Exercise aim: Restate word for word the lines beginning at the one that contains "for number, (reach, radius)" and ending at the one that contains "if empty is"; include both and nothing else.

Recorded information:
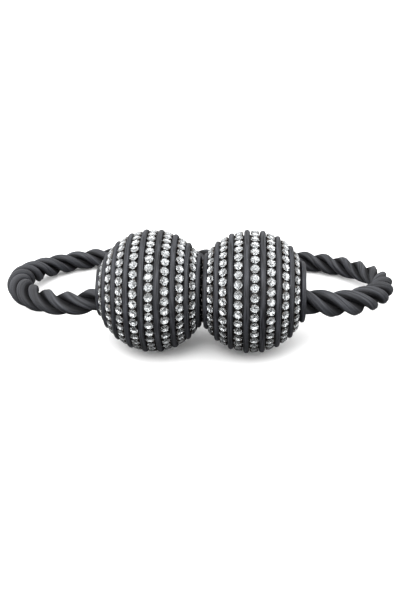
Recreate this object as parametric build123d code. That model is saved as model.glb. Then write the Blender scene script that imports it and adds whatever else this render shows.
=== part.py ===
from build123d import *
import math
import os

# Magnetic curtain tieback: two wound balls that meet at their magnets, and a rope loop.
# Millimetres. X runs along the balls, through both magnets. The balls meet at x = 0.
# Y points to the back, where the loop lies. Z is up and the tieback stands on z = 0.

# balls
ball_radius = 22.0
ball_half_width = 20.9
bead_depth = 2.0

# satin cord wound round the bead
cord_diameter = 2.3
cord_radius = cord_diameter / 2

# rings of stones, an even step of degrees apart on each ball, with a cord between two rings
left_step = 15.5
right_step = 16.1
strip_rings = 8
side_gap = 0.12
ring_pitch = math.radians(min(left_step, right_step)) * (min(ball_radius, ball_half_width) - cord_radius)
strip_width = ring_pitch - cord_diameter - 2 * side_gap

# stones in their cups
stone_overhang = 0.05
stone_diameter = strip_width + 2 * stone_overhang
stone_table_diameter = 0.56 * stone_diameter
stone_height = 0.70
stone_sides = 6
corner_reach = 1.07
stone_gap = 0.464
stone_spacing = stone_diameter + stone_gap
table_depth = 0.40

# magnets behind their covers, which fit inside the innermost ring of cups
cover_gap = 0.37
cover_thickness = 1.0
magnet_rim = 2.5
magnet_thickness = 4.0

# rope loop
rope_diameter = 8.8
rope_radius = rope_diameter / 2
mouth_gap = 0.1
loop_depth = 66.0
left_reach = 75.5
right_reach = 69.4

# Each ball: the side it lies on, the step between its rings and the latitude of its outermost
# stones in degrees, how many degrees further out its end cord lies and how deep, whether a cord
# closes its inner end, how far its face is from the middle of its innermost ring, and its rope.
left = {
    "name": "left",
    "side": -1,
    "ring_step": left_step,
    "outer_degrees": 61.1,
    "end_cord_degrees": 6.6,
    "end_cord_depth": 0.3,
    "inner_cord": True,
    "face_beyond_ring": cord_radius + 0.09,
    "rope_depth": 16.35,
    "rope_drop": 8.4,
    "rope_forward": 4.1,
    "rope_run": 12.9,
    "mouth_depth": 10.2,
}
right = {
    "name": "right",
    "side": 1,
    "ring_step": right_step,
    "outer_degrees": 51.2,
    "end_cord_degrees": 11.5,
    "end_cord_depth": 0.7,
    "inner_cord": False,
    "face_beyond_ring": strip_width / 2 - 0.41,
    "rope_depth": 18.1,
    "rope_drop": 13.2,
    "rope_forward": 2.7,
    "rope_run": 23.6,
    "mouth_depth": 10.9,
}


def on_ball(latitude, depth):
    """Reach along the axis and radius round it, a depth below the ball's outline."""
    angle = math.radians(latitude)
    reach = (ball_half_width - depth) * math.sin(angle)
    return reach, (ball_radius - depth) * math.cos(angle)


def slope_at(latitude):
    """Unit directions in a cut through the axis: along the bead, and out from it."""
    angle = math.radians(latitude)
    along_reach = (ball_half_width - bead_depth) * math.cos(angle)
    along_radius = -(ball_radius - bead_depth) * math.sin(angle)
    size = math.hypot(along_reach, along_radius)
    along = (along_reach / size, along_radius / size)
    return along, (-along[1], along[0])


def stone_latitudes(ball):
    return [ball["outer_degrees"] - ring * ball["ring_step"] for ring in range(strip_rings)]


def cord_latitudes(ball):
    """Cords lie midway between the rings of stones, and one may close the inner end."""
    between = [latitude - ball["ring_step"] / 2 for latitude in stone_latitudes(ball)]
    return between if ball["inner_cord"] else between[:-1]


def widest_cord(ball):
    return max(on_ball(latitude, cord_radius)[1] + cord_radius for latitude in cord_latitudes(ball))


axis_height = max(widest_cord(left), widest_cord(right))


def contact_reach(ball):
    """How far the plane where the balls meet is from the ball's middle."""
    if ball["inner_cord"]:
        innermost = on_ball(cord_latitudes(ball)[-1], cord_radius)[0]
    else:
        innermost = on_ball(stone_latitudes(ball)[-1], bead_depth)[0]
    return ball["face_beyond_ring"] - innermost


def placed(shape, ball):
    """A shape made with +Z as the outward axis, set on its ball."""
    seat = Plane(
        origin=(ball["side"] * contact_reach(ball), 0, axis_height),
        x_dir=(0, -1, 0),
        z_dir=(ball["side"], 0, 0),
    )
    return shape.moved(seat.location)


def save(shape, name):
    shape.label = name
    export_step(shape, f"parts/{name}.step")


# rope route

def rope_direction(ball):
    drop = math.radians(ball["rope_drop"])
    forward = math.radians(ball["rope_forward"])
    along = math.cos(drop) * math.cos(forward)
    return Vector(ball["side"] * along, -math.cos(drop) * math.sin(forward), -math.sin(drop))


def rope_start(ball):
    seat = ball_half_width - ball["rope_depth"]
    return Vector(ball["side"] * (contact_reach(ball) + seat), 0, axis_height)


def rope_route():
    """Corners of the rope's route, from the left bead round the back to the right bead."""
    fall = axis_height - rope_radius

    def corner(across, back, lift):
        reach = left_reach if across < 0 else right_reach
        return Vector(across * reach, back * loop_depth, rope_radius + lift * fall)

    middle = [
        corner(-0.654, 0.013, 0.685),
        corner(-0.892, 0.179, 0.493),
        corner(-1.00, 0.524, 0.263),
        corner(-0.882, 0.841, 0.0),
        corner(-0.605, 0.993, 0.0),
        corner(-0.053, 1.00, 0.0),
        corner(0.518, 0.965, 0.0),
        corner(0.833, 0.851, 0.0),
        corner(1.00, 0.555, 0.267),
        corner(0.928, 0.202, 0.558),
    ]
    left_exit = rope_start(left) + rope_direction(left) * left["rope_run"]
    right_exit = rope_start(right) + rope_direction(right) * right["rope_run"]
    return [rope_start(left), left_exit] + middle + [right_exit, rope_start(right)]


def bend_radii(route):
    radii = []
    for before, here, after in zip(route, route[1:], route[2:]):
        run_in = here - before
        run_out = after - here
        half_turn = math.radians(run_in.get_angle(run_out)) / 2
        shorter = min(run_in.length, run_out.length)
        radii.append(0.45 * shorter / math.tan(half_turn))
    return radii


def make_rope():
    route = rope_route()
    radii = bend_radii(route)
    path = FilletPolyline(*route, radius=radii)
    end = Plane(origin=route[0], z_dir=rope_direction(left))
    rope = sweep(end * Circle(rope_radius), path=path)
    runs = [(b - a).length for a, b in zip(route, route[1:])]
    print("rope runs", [round(run, 1) for run in runs])
    print("rope bend radii", [round(radius, 1) for radius in radii])
    section = math.pi * rope_radius ** 2
    print("rope length", round(path.length, 1), "volume ratio", rope.volume / (section * path.length))
    return rope


# bead

def point_between(start, finish, reach):
    """The point at a given reach on the line through two outline points."""
    part = (reach - start[1]) / (finish[1] - start[1])
    return start[0] + part * (finish[0] - start[0]), reach


def bead_profile(ball):
    """Half outline of the bead as radius and reach: one straight land under each ring of stones."""
    step = ball["ring_step"]
    stretch = 1 / math.cos(math.radians(step / 2))
    latitudes = stone_latitudes(ball)
    corners = []
    for latitude in [latitudes[0] + step] + latitudes:
        reach, radius = on_ball(latitude - step / 2, bead_depth)
        corners.append((radius * stretch, reach * stretch))
    face = cover_thickness - contact_reach(ball)
    end_cord_reach, end_cord_radius = cord_rings(ball)[0]
    end = end_cord_reach - 0.65 * cord_radius
    if corners[0][1] > end:
        corners[0] = point_between(corners[0], corners[1], end)
    else:
        corners.insert(0, (end_cord_radius, end))
    if corners[-1][1] < face:
        corners[-1] = point_between(corners[-2], corners[-1], face)
    else:
        corners.append((corners[-1][0], face))
    return [(0, end)] + corners + [(0, face)]


def make_bead(ball):
    outline = make_face(Plane.XZ * Polyline(*bead_profile(ball), close=True))
    bead = revolve(outline, axis=Axis.Z)
    for reach, radius in cord_rings(ball):
        bead -= Solid.make_torus(radius, cord_radius, Plane((0, 0, reach)))
    mouth_floor = ball_half_width - ball["mouth_depth"]
    mouth = Plane((0, 0, mouth_floor)) * Cylinder(
        cord_rings(ball)[0][1] - cord_radius - mouth_gap,
        ball_half_width,
        align=(Align.CENTER, Align.CENTER, Align.MIN),
    )
    bead = placed(bead - magnet_shape(ball) - mouth, ball)
    socket = Solid.make_cylinder(
        rope_radius, ball["rope_run"], Plane(origin=rope_start(ball), z_dir=rope_direction(ball))
    )
    return bead - socket


# cord rings

def cord_rings(ball):
    """Reach and radius of the middle of each cord ring, from the outer end inwards."""
    rings = [on_ball(ball["outer_degrees"] + ball["end_cord_degrees"], ball["end_cord_depth"])]
    for latitude in cord_latitudes(ball):
        rings.append(on_ball(latitude, cord_radius))
    return rings


def make_cord_ring(ball, reach, radius):
    return placed(Solid.make_torus(radius, cord_radius, Plane((0, 0, reach))), ball)


# stones and their strips of cups

def stone_count(latitude):
    radius = on_ball(latitude, table_depth + stone_height)[1]
    return round(2 * math.pi * radius / stone_spacing)


def flat_ring(section, count):
    """A ring of flat links: the section is repeated at each corner and joined by plane faces."""
    stretch = 1 / math.cos(math.pi / count)
    corners = []
    for step in range(count):
        angle = 2 * math.pi * (step - 0.5) / count
        across = (math.cos(angle) * stretch, math.sin(angle) * stretch)
        corners.append([Vector(radius * across[0], radius * across[1], reach) for reach, radius in section])
    faces = []
    for here, following in zip(corners, corners[1:] + corners[:1]):
        for side in range(len(section)):
            turn = (side + 1) % len(section)
            quad = [here[side], here[turn], following[turn], following[side]]
            faces.append(Face(Wire.make_polygon(quad, close=True)))
    return Solid(Shell(faces))


def strip_section(latitude):
    """Four corners of a strip: it lies flat on the bead's land."""
    along, out = slope_at(latitude)
    reach, radius = on_ball(latitude, bead_depth)
    height = bead_depth - table_depth - stone_height
    section = []
    for side, level in ((-1, 0), (1, 0), (1, 1), (-1, 1)):
        shift = side * strip_width / 2
        lift = level * height
        section.append((reach + shift * along[0] + lift * out[0], radius + shift * along[1] + lift * out[1]))
    return section


def make_cup_strip(ball, latitude):
    return placed(flat_ring(strip_section(latitude), stone_count(latitude)), ball)


def make_stone():
    """A six-sided stand-in for a round stone: its corners reach a little past the round."""
    girdle = RegularPolygon(corner_reach * stone_diameter / 2, stone_sides)
    table_size = corner_reach * stone_table_diameter / 2
    table = Plane((0, 0, stone_height)) * RegularPolygon(table_size, stone_sides)
    return loft([girdle.face(), table.face()], ruled=True).solid()


def make_stones(ball, latitude, stone):
    """One stone on each flat link of the strip, its table facing out."""
    along, out = slope_at(latitude)
    reach, radius = on_ball(latitude, bead_depth)
    height = bead_depth - table_depth - stone_height
    reach += height * out[0]
    radius += height * out[1]
    count = stone_count(latitude)
    stones = []
    for step in range(count):
        angle = 2 * math.pi * step / count
        seat = Plane(
            origin=(radius * math.cos(angle), radius * math.sin(angle), reach),
            x_dir=(-math.sin(angle), math.cos(angle), 0),
            z_dir=(out[1] * math.cos(angle), out[1] * math.sin(angle), out[0]),
        )
        stones.append(placed(stone.moved(seat.location), ball))
    return Compound(children=stones)


# magnet and cover

def cover_radius():
    innermost = min(on_ball(stone_latitudes(ball)[-1], bead_depth)[1] for ball in (left, right))
    return innermost - strip_width / 2 - cover_gap


def disc(reach, radius, thickness):
    return Plane((0, 0, reach)) * Cylinder(
        radius, thickness, align=(Align.CENTER, Align.CENTER, Align.MIN)
    )


def magnet_shape(ball):
    return disc(cover_thickness - contact_reach(ball), cover_radius() - magnet_rim, magnet_thickness)


def make_cover(ball):
    return placed(disc(-contact_reach(ball), cover_radius(), cover_thickness), ball)


def main():
    os.makedirs("parts", exist_ok=True)
    stone = make_stone()
    for ball in (left, right):
        name = ball["name"]
        save(make_bead(ball), f"{name}_bead")
        save(placed(magnet_shape(ball), ball), f"{name}_magnet")
        save(make_cover(ball), f"{name}_magnet_cover")
        for number, (reach, radius) in enumerate(cord_rings(ball), 1):
            save(make_cord_ring(ball, reach, radius), f"{name}_cord_ring_{number}")
        for number, latitude in enumerate(stone_latitudes(ball), 1):
            save(make_cup_strip(ball, latitude), f"{name}_cup_strip_{number}")
            save(make_stones(ball, latitude, stone), f"{name}_stones_{number}")
    save(make_rope(), "rope")


main()
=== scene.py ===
import math
import random

import bpy
from mathutils import Matrix, Vector, noise


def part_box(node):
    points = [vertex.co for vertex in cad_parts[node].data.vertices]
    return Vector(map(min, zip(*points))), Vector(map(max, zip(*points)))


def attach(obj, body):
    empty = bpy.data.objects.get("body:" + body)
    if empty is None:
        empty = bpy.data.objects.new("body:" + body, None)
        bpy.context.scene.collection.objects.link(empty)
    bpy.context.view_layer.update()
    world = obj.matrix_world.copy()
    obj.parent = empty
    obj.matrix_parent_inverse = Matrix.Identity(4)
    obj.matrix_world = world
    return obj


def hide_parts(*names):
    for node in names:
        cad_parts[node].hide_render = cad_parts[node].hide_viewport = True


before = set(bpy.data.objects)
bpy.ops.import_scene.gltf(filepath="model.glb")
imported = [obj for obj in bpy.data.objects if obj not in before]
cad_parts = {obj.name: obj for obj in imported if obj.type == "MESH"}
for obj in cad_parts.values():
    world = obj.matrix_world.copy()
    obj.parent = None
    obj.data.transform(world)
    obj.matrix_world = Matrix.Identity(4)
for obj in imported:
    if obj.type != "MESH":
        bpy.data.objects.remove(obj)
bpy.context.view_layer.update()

# Magnetic curtain tieback: two wound balls that meet at their magnets, and a twisted rope.
# Metres. X runs along the balls, which meet at x = 0, Y points to the back and Z is up.

MM = 0.001
TURN = 2 * math.pi

# balls
BALL_RADIUS = 22.0 * MM
BALL_HALF_WIDTH = 20.9 * MM
BEAD_DEPTH = 2.0 * MM
RINGS = 8
RING_STEP = {"left": 15.5, "right": 16.1}
OUTER_DEGREES = {"left": 61.1, "right": 51.2}
SIDE = {"left": -1, "right": 1}
CORD_RADIUS = 1.15 * MM
CORD_HALF_WIDTH = 1.07 * MM
END_CORD_PULL = {"left": 0.55 * MM, "right": 0.1 * MM}

# stones and cups
STONE_RADIUS = 1.53 * MM
STONE_SPACING = 3.367 * MM
STONE_HEIGHT = 0.68 * MM
CUP_HEIGHT = 0.9 * MM
CUP_HALF_WIDTH = 1.4 * MM

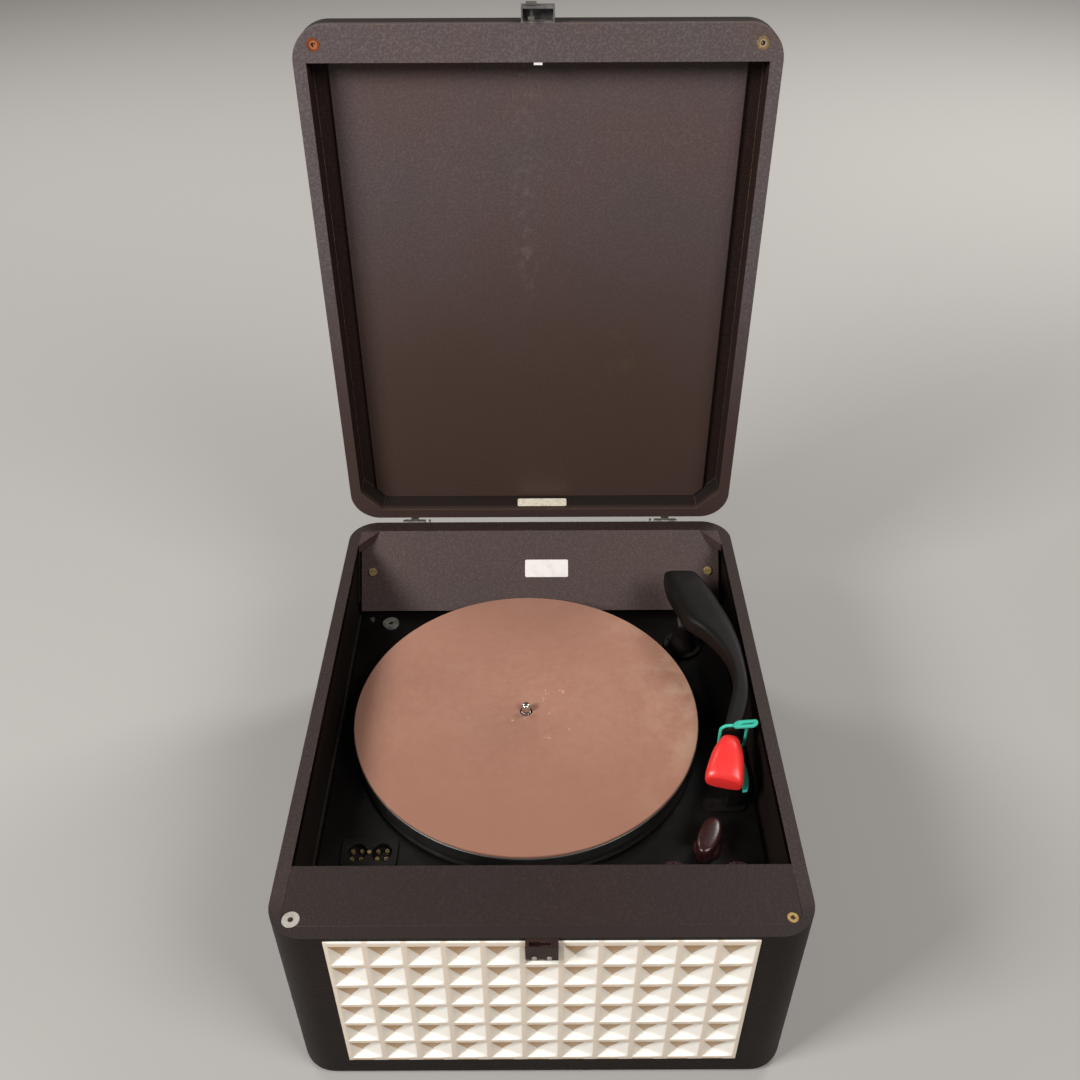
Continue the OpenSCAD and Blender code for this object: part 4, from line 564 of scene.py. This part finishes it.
def pocketDepth(u, v, g):
    # depth over one pocket, u and v from -1 to 1: four sloping sides that meet at an off-centre apex,
    # each side's share counted from its own edge, and the smallest of them wins, softly
    ax, az = 2 * g["apexX"], 2 * g["apexZ"]
    shares = np.stack([(u + 1) / (1 + ax), (1 - u) / (1 - ax), (v + 1) / (1 + az), (1 - v) / (1 - az)])
    # the lower right corner is rounded: its share is a superellipse about the apex
    across, below = np.clip((u - ax) / (1 - ax), 0, 2), np.clip((az - v) / (1 + az), 0, 2)
    corner = 1 - (across ** g["corner"] + below ** g["corner"]) ** (1 / g["corner"])
    shares = np.clip(np.concatenate([shares, corner[None]]), 0, None)
    soft = (np.sum((shares + 1e-4) ** -12.0, 0)) ** (-1 / 12.0)
    return g["deep"] * np.clip(soft, 0, 1)


def buildGrille(g):
    # one sheet over the whole front, y = face + pocketDepth(u, v), with stations close together at the pockets' edges
    stations = np.array(g["stations"])
    inner = np.concatenate([-stations[::-1], stations])
    pitchX, pitchZ = pocketPitch(g)
    halfW, halfH = (pitchX - g["bar"]) / 2, (pitchZ - g["bar"]) / 2
    midX = (np.arange(g["cols"]) - (g["cols"] - 1) / 2) * pitchX
    midZ = g["low"] + g["height"] / 2 + (np.arange(g["rows"]) - (g["rows"] - 1) / 2) * pitchZ
    xs = np.concatenate([[g["left"]], (midX[:, None] + inner * halfW).ravel(), [g["left"] + g["width"]]])
    zs = np.concatenate([[g["low"]], (midZ[:, None] + inner * halfH).ravel(), [g["low"] + g["height"]]])
    # a value of 2 lies outside every pocket
    us, vs = [np.concatenate([[2], np.tile(inner, g[count]), [2]]) for count in ("cols", "rows")]
    u, v = np.meshgrid(us, vs)
    x, z = np.meshgrid(xs, zs)
    inside = (abs(u) <= 1) & (abs(v) <= 1)
    pts = np.stack([x, g["face"] + np.where(inside, pocketDepth(u, v, g), 0), z], -1)
    pts[0, :, 1] += g["rimSet"]
    pts[-1, :, 1] += g["rimSet"]
    pts[:, 0, 1] = pts[:, -1, 1] = g["face"] + g["rimSet"]
    # a border row turns the sheet back at its rim, and a last one draws in to the middle of the back
    back = g["face"] + g["thick"]
    border = ((1, 1), (1, 1), (0, 0))
    pts = np.pad(pts, border, mode="edge")
    pts[0, :, 1] = pts[-1, :, 1] = pts[:, 0, 1] = pts[:, -1, 1] = back
    pts = np.pad(pts, border, mode="edge")
    pts[0] = pts[-1] = pts[:, 0] = pts[:, -1] = (g["left"] + g["width"] / 2, back, g["low"] + g["height"] / 2)
    surface("grille_sheet", pts, nodeBody("grille"), ("cream",), ("grille",), smooth=28)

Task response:
        for number, (reach, radius) in enumerate(cord_rings(ball), 1):
            save(make_cord_ring(ball, reach, radius), f"{name}_cord_ring_{number}")
        for number, latitude in enumerate(stone_latitudes(ball), 1):
            save(make_cup_strip(ball, latitude), f"{name}_cup_strip_{number}")
            save(make_stones(ball, latitude, stone), f"{name}_stones_{number}")
    save(make_rope(), "rope")


main()
=== scene.py ===
import math
import random

import bpy
from mathutils import Matrix, Vector, noise


def part_box(node):
    points = [vertex.co for vertex in cad_parts[node].data.vertices]
    return Vector(map(min, zip(*points))), Vector(map(max, zip(*points)))


def attach(obj, body):
    empty = bpy.data.objects.get("body:" + body)
    if empty is None:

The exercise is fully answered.